__MATERIAL__.

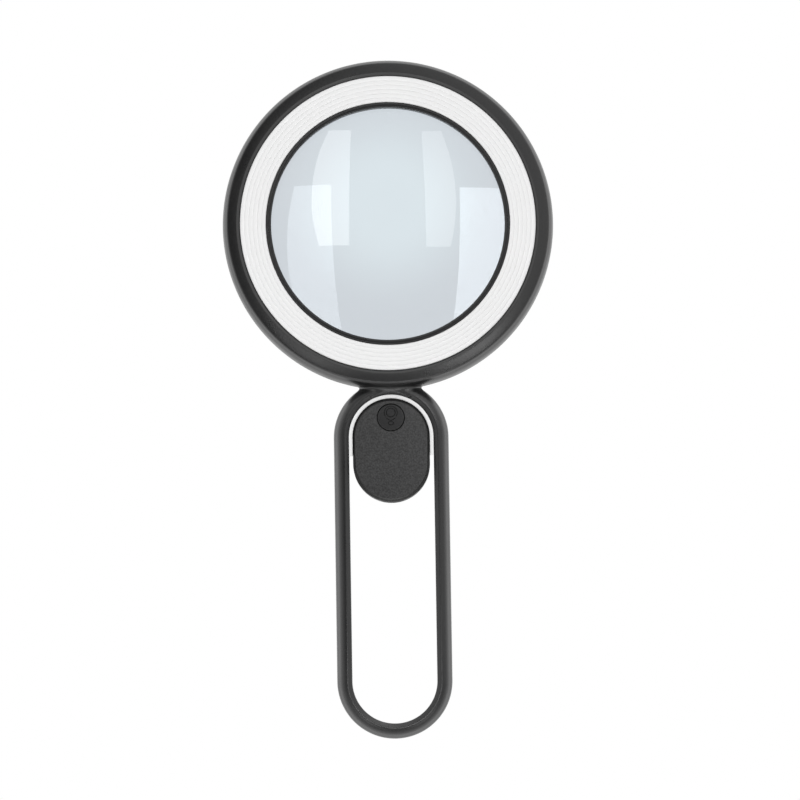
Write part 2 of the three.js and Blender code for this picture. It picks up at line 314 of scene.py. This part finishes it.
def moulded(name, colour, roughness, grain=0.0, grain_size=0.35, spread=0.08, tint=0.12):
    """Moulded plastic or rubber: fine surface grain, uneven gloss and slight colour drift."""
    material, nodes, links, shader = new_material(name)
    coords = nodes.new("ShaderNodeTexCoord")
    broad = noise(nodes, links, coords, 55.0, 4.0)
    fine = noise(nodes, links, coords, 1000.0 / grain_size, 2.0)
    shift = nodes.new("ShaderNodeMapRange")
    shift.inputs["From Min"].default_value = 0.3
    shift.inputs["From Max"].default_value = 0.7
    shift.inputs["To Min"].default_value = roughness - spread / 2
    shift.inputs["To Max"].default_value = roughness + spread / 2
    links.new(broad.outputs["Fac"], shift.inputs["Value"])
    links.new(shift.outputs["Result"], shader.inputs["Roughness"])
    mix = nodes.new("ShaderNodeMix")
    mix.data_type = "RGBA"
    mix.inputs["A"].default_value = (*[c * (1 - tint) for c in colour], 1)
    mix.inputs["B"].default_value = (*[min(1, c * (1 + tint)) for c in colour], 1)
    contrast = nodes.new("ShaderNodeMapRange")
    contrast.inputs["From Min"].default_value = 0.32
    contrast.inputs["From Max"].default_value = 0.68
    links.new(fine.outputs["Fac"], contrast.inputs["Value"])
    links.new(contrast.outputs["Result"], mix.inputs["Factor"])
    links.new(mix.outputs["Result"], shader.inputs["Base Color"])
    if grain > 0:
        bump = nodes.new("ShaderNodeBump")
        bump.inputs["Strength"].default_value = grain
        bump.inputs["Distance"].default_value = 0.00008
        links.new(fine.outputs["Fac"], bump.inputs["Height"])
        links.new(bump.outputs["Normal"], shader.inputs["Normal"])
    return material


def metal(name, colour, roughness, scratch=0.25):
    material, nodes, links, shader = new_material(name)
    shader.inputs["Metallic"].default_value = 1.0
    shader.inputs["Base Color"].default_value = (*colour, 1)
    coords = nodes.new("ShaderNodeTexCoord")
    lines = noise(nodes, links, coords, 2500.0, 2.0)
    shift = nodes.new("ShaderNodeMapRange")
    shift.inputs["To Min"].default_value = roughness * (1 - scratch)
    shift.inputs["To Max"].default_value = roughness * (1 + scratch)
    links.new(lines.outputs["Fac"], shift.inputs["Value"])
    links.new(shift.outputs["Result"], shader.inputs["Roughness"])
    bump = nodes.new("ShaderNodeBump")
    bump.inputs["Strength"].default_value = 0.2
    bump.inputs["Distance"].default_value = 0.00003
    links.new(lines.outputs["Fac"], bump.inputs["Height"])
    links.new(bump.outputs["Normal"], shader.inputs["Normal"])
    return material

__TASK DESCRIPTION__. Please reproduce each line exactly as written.

__FINAL RESULT__.
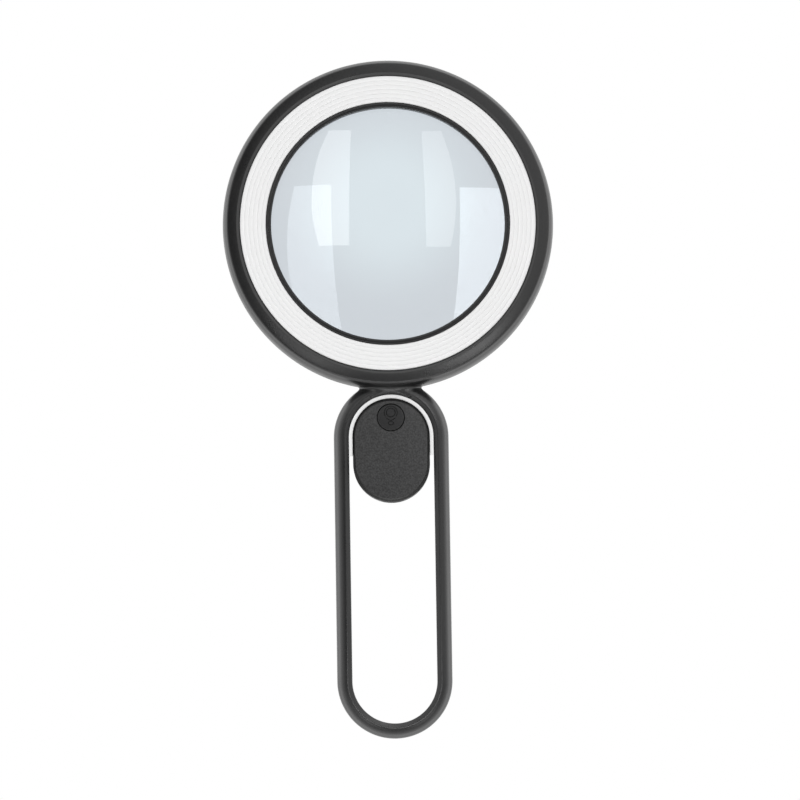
Write part 2 of the three.js and Blender code for this picture. It picks up at line 314 of scene.py. This part finishes it.
def moulded(name, colour, roughness, grain=0.0, grain_size=0.35, spread=0.08, tint=0.12):
    """Moulded plastic or rubber: fine surface grain, uneven gloss and slight colour drift."""
    material, nodes, links, shader = new_material(name)
    coords = nodes.new("ShaderNodeTexCoord")
    broad = noise(nodes, links, coords, 55.0, 4.0)
    fine = noise(nodes, links, coords, 1000.0 / grain_size, 2.0)
    shift = nodes.new("ShaderNodeMapRange")
    shift.inputs["From Min"].default_value = 0.3
    shift.inputs["From Max"].default_value = 0.7
    shift.inputs["To Min"].default_value = roughness - spread / 2
    shift.inputs["To Max"].default_value = roughness + spread / 2
    links.new(broad.outputs["Fac"], shift.inputs["Value"])
    links.new(shift.outputs["Result"], shader.inputs["Roughness"])
    mix = nodes.new("ShaderNodeMix")
    mix.data_type = "RGBA"
    mix.inputs["A"].default_value = (*[c * (1 - tint) for c in colour], 1)
    mix.inputs["B"].default_value = (*[min(1, c * (1 + tint)) for c in colour], 1)
    contrast = nodes.new("ShaderNodeMapRange")
    contrast.inputs["From Min"].default_value = 0.32
    contrast.inputs["From Max"].default_value = 0.68
    links.new(fine.outputs["Fac"], contrast.inputs["Value"])
    links.new(contrast.outputs["Result"], mix.inputs["Factor"])
    links.new(mix.outputs["Result"], shader.inputs["Base Color"])
    if grain > 0:
        bump = nodes.new("ShaderNodeBump")
        bump.inputs["Strength"].default_value = grain
        bump.inputs["Distance"].default_value = 0.00008
        links.new(fine.outputs["Fac"], bump.inputs["Height"])
        links.new(bump.outputs["Normal"], shader.inputs["Normal"])
    return material


def metal(name, colour, roughness, scratch=0.25):
    material, nodes, links, shader = new_material(name)
    shader.inputs["Metallic"].default_value = 1.0
    shader.inputs["Base Color"].default_value = (*colour, 1)
    coords = nodes.new("ShaderNodeTexCoord")
    lines = noise(nodes, links, coords, 2500.0, 2.0)
    shift = nodes.new("ShaderNodeMapRange")
    shift.inputs["To Min"].default_value = roughness * (1 - scratch)
    shift.inputs["To Max"].default_value = roughness * (1 + scratch)
    links.new(lines.outputs["Fac"], shift.inputs["Value"])
    links.new(shift.outputs["Result"], shader.inputs["Roughness"])
    bump = nodes.new("ShaderNodeBump")
    bump.inputs["Strength"].default_value = 0.2
    bump.inputs["Distance"].default_value = 0.00003
    links.new(lines.outputs["Fac"], bump.inputs["Height"])
    links.new(bump.outputs["Normal"], shader.inputs["Normal"])
    return material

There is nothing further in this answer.